Starbiz had a detailed coverage of ACE/Mesdaq companies on Saturday. Here are my thoughts:

a) We need the ACE market. We need it to be vibrant, with their share of heroes and villians. Do not over react when investors throw brickbats, or just bricks and bats - just part of the process.




b) ACE is important as it allows for exciting companies seeking capital for further expansion. They may or may not have a profitable track record but herein lies the attraction and risk.

c) The most important factor for having a vibrant ACE market is in the recycling of capital. If invested capital gets "realised" or have more avenues for risks to be shared and enjoyed, then you will more velocity in "invested capital" willing to fund entrepreneurial activities.



d) ACE market is not mean to give excellent IPOs every single time. In hindsight, after mulling over the last 2 weeks, I think the regulatory bodies such as SC and Bursa, may have their hands tied when it comes to companies coming on board, they just work with the parameters. The guys mostly responsible for bringing the good and bad hats onto the ACE market has to be the investment bankers.

e) I have arrived at the conclusion that its the investment bankers that bring the really bad apples to ACE. I mean, ACE market companies need not be making profits but their business models must be sound and the industry or business must be "ladened with prospects". Without naming the companies, we can already see for ourselves that some of the dismal companies coming on board have less than attractive platform for anything.

f) I do agree that sentiment may be against new listings as the chart shows for other alternative exchanges, that aside, we should be more vigilant in the kind of companies we are bringing on board. We have to to strealine a "penalty system" for investment bankers that bring shoddy IPOs to the market place. I mean, just look at the performers and non-performers ... and the put them side by side with the investment bankers. You know which houses can be relied on and which are crap.

g) In the same vein, SC and Bursa should "reprimand" or penalise the investment banks that continues to fail to meet the acceptable mark.

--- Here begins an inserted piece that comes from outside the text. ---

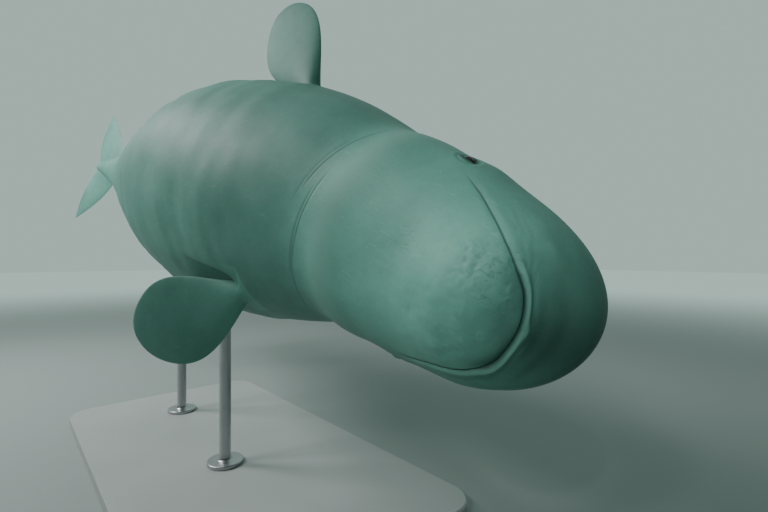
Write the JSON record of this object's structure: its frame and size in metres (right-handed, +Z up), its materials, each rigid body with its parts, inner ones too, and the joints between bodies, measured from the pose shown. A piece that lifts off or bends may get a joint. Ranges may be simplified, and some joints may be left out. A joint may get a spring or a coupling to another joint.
{
  "type": "beluga whale",
  "caption": "Life-size adult beluga whale banking on its left side in mid swim, held over a flat display base by short rods.",
  "frame": {"origin": "middle of the underside of the display base, on the floor", "axes": "+X the way the whale swims, +Y the side its back faces, +Z up; the whale lies on its left side"},
  "size_m": [3.9673, 1.05, 2.1097],
  "materials": {
    "skin": "pale grey-white whale skin, satin, faint wrinkles and scratches",
    "eye": "wet dark brown, glossy",
    "base_board": "grey lacquered board, satin",
    "rod_steel": "turned and brushed"
  },
  "bodies": {
    "root": {"head": "skin", "lower_jaw": "skin", "neck": "skin", "torso": "skin", "tail_stock": "skin", "fluke_left": "skin", "fluke_right": "skin", "flipper_left": "skin", "flipper_right": "skin", "eye_left": "eye", "eye_right": "eye", "stand_base": "base_board", "stand_rod_front": "rod_steel", "stand_rod_rear": "rod_steel"}
  },
  "joints": []
}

There has to be some sort of reassessment of the process of approval to ensure "decent/quality companies get through". I do not think regulations should be more stringent, its stringent enough for an alternative exchange.

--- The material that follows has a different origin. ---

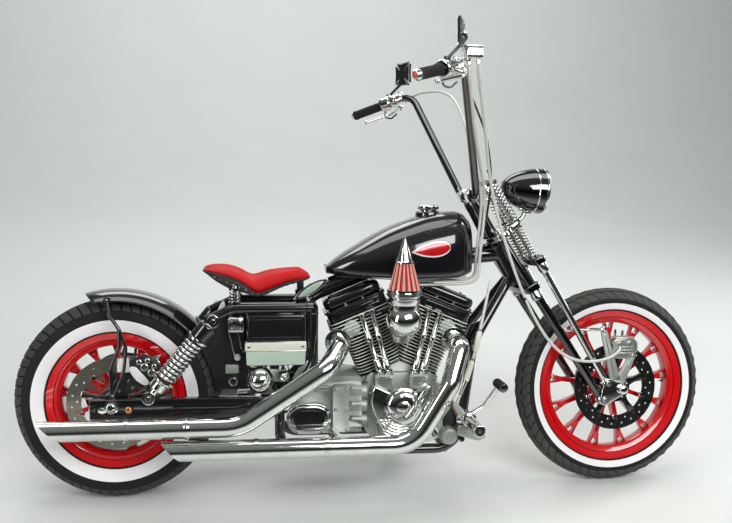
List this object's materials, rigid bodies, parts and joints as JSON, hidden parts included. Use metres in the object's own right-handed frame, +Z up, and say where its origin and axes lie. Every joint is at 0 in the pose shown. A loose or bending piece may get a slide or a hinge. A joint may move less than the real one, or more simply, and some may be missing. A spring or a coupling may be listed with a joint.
{
  "type": "chopper motorcycle",
  "caption": "Long low chopper motorcycle on its side stand, with springer fork, V-twin engine, high handlebar, cast spoked wheels and forward foot controls.",
  "frame": {"origin": "centre of the base of the whole bounding box, on the ground, with the motorcycle leaned 10 degrees onto its side stand", "axes": "+X forward along the wheelbase, +Y to the rider's left, +Z up"},
  "size_m": [2.3012, 1.0582, 1.5387],
  "materials": {
    "black_paint": "gloss",
    "red_paint": "gloss",
    "chrome": "polished",
    "black_chrome": "polished",
    "cast_aluminium": "satin cast",
    "black_fins": "satin with bright edges",
    "steel": "brushed",
    "red_leather": "smooth",
    "black_leather": "smooth",
    "rubber": "matte",
    "tyre": "matte with white sidewalls",
    "lamp_glass": "clear",
    "braided_hose": "braided"
  },
  "bodies": {
    "frame": {"frame": "black_paint", "swingarm": "black_paint", "rear_shocks": "black_paint", "shock_springs": "chrome", "rear_fender": "black_paint", "rear_axle": "chrome", "rear_caliper": "chrome", "seat_cushion": "red_leather", "seat_pan": "black_leather", "seat_springs": "chrome", "fuel_tank": "black_paint", "fuel_cap": "chrome", "crankcase": "cast_aluminium", "cylinders": "black_fins", "cylinder_heads": "black_fins", "rocker_boxes": "black_paint", "pushrod_tubes": "chrome", "cam_cover": "chrome", "gearbox": "cast_aluminium", "release_cover": "chrome", "starter": "chrome", "primary_cover": "chrome", "front_pulley": "cast_aluminium", "drive_belt": "rubber", "intake": "chrome", "air_cleaner": "chrome", "upper_exhaust": "chrome", "lower_exhaust": "chrome", "battery_box": "black_paint", "relay_box": "chrome", "side_leaf": "chrome", "right_foot_control": "cast_aluminium", "left_foot_control": "cast_aluminium", "clutch_cable": "rubber", "frame_lines": "braided_hose"},
    "fork": {"rigid_fork": "black_chrome", "top_clamp": "chrome", "front_fork_legs": "chrome", "fork_springs": "chrome", "fork_rockers": "chrome", "front_axle": "chrome", "front_caliper": "cast_aluminium", "headlight": "black_chrome", "headlight_lens": "lamp_glass", "handlebar": "black_chrome", "grips": "rubber", "hand_controls": "chrome", "mirrors": "chrome", "fork_lines": "braided_hose"},
    "front_wheel": {"front_wheel": "red_paint", "front_tyre": "tyre", "front_disc": "steel"},
    "rear_wheel": {"rear_wheel": "red_paint", "rear_tyre": "tyre", "rear_disc": "steel", "rear_pulley": "cast_aluminium"},
    "side_stand": {"side_stand": "chrome"}
  },
  "joints": [
    {"name": "steering", "type": "hinge", "parent": "frame", "child": "fork", "pos_m": [0.72525, -0.16778, 0.27286], "axis": [-0.5015, 0.1502, 0.852], "range_deg": [-38, 30]},
    {"name": "front_wheel_spin", "type": "hinge", "parent": "fork", "child": "front_wheel", "pos_m": [0.82019, -0.15067, 0.32572], "axis": [-0.0603, 0.9763, -0.2077], "continuous": true},
    {"name": "rear_wheel_spin", "type": "hinge", "parent": "frame", "child": "rear_wheel", "pos_m": [-0.82758, -0.15959, 0.31931], "axis": [0, 0.9848, -0.1736], "continuous": true},
    {"name": "stand_fold", "type": "hinge", "parent": "frame", "child": "side_stand", "pos_m": [0.05242, -0.02024, 0.11907], "axis": [0.1463, 0.6078, 0.7805], "range_deg": [0, 100]}
  ]
}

h) One of the main sore points is the way some IPO companies announce the quarterly losses just days after being listed. There was no warning, nothing to indicate that in the prospectus something untoward was happening. Maybe the authorities can make it a requirement for the sponsoring investment bank and company management to alert potential investors prior to subscription period IF there were any significant deviations in the current quarter's results compared to last quarter's results (significant deviations could be in the 25% range). At least, that way no one will be surprised just a couple of weeks after successfully balloting the thing.

i) Why I say investment banks must shoulder the bulk of the blame, look at the fees they get. They are the ones who decide whether to bring certain companies through the process. They know all the parameters for qualifications - they also know how to "get the companies to meet those requirements" to get through the process. To qualify is the easy part, what an exchange cannot legislate is the "management's mindset, quality, ability to deliver". That assessment is critical in deciding whether to bring a decent company on board or reject a wishy-washy one.

5 comments:

clk said...

For such alternative listings, do away with the intermediaries who are out to cream the public; just lawyers and accountants would do. If anything wrong happens, directors and these 2 experts should be hanged.

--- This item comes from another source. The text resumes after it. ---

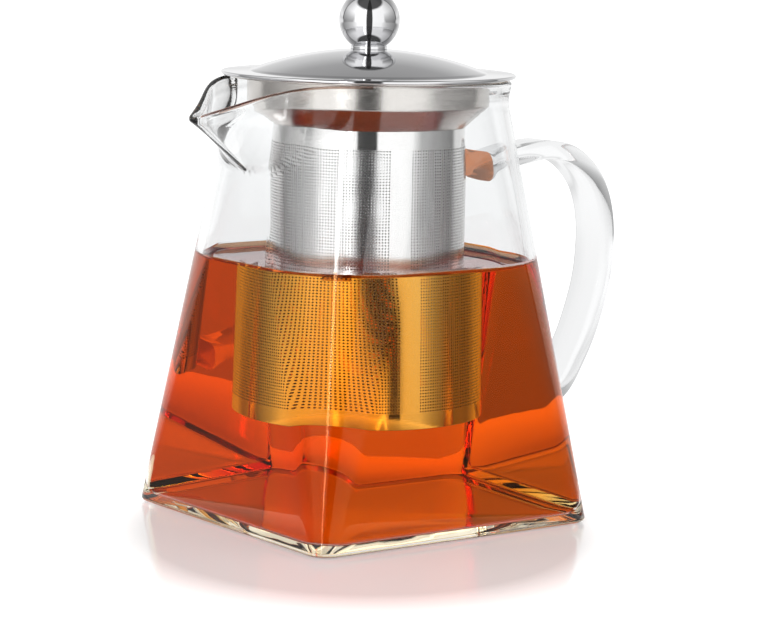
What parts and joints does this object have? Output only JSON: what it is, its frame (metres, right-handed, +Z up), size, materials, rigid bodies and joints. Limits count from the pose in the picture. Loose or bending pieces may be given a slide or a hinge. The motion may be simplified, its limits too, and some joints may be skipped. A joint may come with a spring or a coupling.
{
  "type": "glass teapot",
  "caption": "Square-to-round clear glass teapot with a pinched spout, fused glass strap handle, hanging perforated steel strainer and domed steel lid with a ball knob, part filled with tea.",
  "frame": {"origin": "centre of the square base, on the surface the pot stands on", "axes": "+Z up, +X towards the handle, -X towards the spout"},
  "size_m": [0.1615, 0.1048, 0.165],
  "materials": {
    "clear_glass": "polished",
    "tea": "gloss",
    "collar_steel": "satin",
    "sieve_steel": "satin",
    "mirror_steel": "polished",
    "inner_steel": "satin",
    "screw_steel": "satin"
  },
  "bodies": {
    "pot": {"glass_body": "clear_glass", "handle": "clear_glass", "tea": "tea"},
    "infuser": {"infuser_collar": "collar_steel", "strainer_tube": "sieve_steel", "strainer_bottom": "sieve_steel"},
    "lid": {"lid_cover": "mirror_steel", "lid_skirt": "inner_steel", "knob_ball": "mirror_steel", "knob_neck": "mirror_steel", "knob_screw": "screw_steel", "screw_washer": "screw_steel"}
  },
  "joints": [
    {"name": "infuser_lift", "type": "slide", "parent": "pot", "child": "infuser", "axis": [0, 0, 1], "range_m": [0, 0.12]},
    {"name": "lid_lift", "type": "slide", "parent": "infuser", "child": "lid", "axis": [0, 0, 1], "range_m": [0, 0.04]}
  ]
}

Create new legislations (if present ones are insufficient) to make the directors fully responsible for misleading or inaccurate disclosures.

Time both companies and investors grew up!

clearwater said...

Just lawyers and accountants, eh? No other intermediaries. Are law/accountancy firms going to act as underwriters, placement agents, market makers and the like? Or don't even bother, just go to market naked. That would be fun.

clk said...

yes, only these 2, the others like underwriters, placement agents, mkt makers are merely "brokers". furthermore,they usually wash their hands clean shortly after IPO. they're usually less privy to what happens inside a company compared to the directors and these 2 experts who usually stick with the Co after IPO. that's why I say pass the responsibilities to these three parties especially directors. hang them if you will if they breach their duties. what we have now is every party getting a piece of the action without any one party responsible. however like many other laws in this country, it's only as good as the enforcement. my 2 sen view!

clearwater said...

clk ; If you put very onerous responsibilities on all directors, especially "independent" directors, you'll be hard put to find any willing to serve on the board of small companies. The pathetic fees just do not justify the risks. The controlling shareholders in executive positions are the ones you want to go for.

And if you have worked with lawyers and accountants, you'll find many to be very risk adverse people not willing to put their commercial necks on the line. They too do not have the placement network to market new share issues.

All in all, despite the shortcomings of the financial intermediaries, you cannot do without them. Investment Banks are aware most times certain small companies are not likely to make it in public life, but certain IBs still take on the job because of competitive pressures. The long and the short of it still is, caveat emptor, for the investor. Do your homework. A fool and his money are soon parted.

clk said...

Clearwater, you hit the nail when you said the non-executive directors are paid peanuts to do nothing. In the first place why are they there? Directorship is not a place for ex-civil servants retiree; directors carry the responsibility of a Company and if they can't shoulder it they should not be there.

As for intermediaries, what I'm suggesting is that they should not be there to carry the Co's obligations in an IPO. Yes, they certainly have a role to play, but less onerous than the Directors and the 2 experts.

I do understand that the 2 experts are conservative/ play safe..but that's how it should be, but ultimately I believe the Directors should bear the final burden. If they are not comfortable, what else with the investing public who even knows less.

Anyway my 2 sen and good exchange of ideas with you.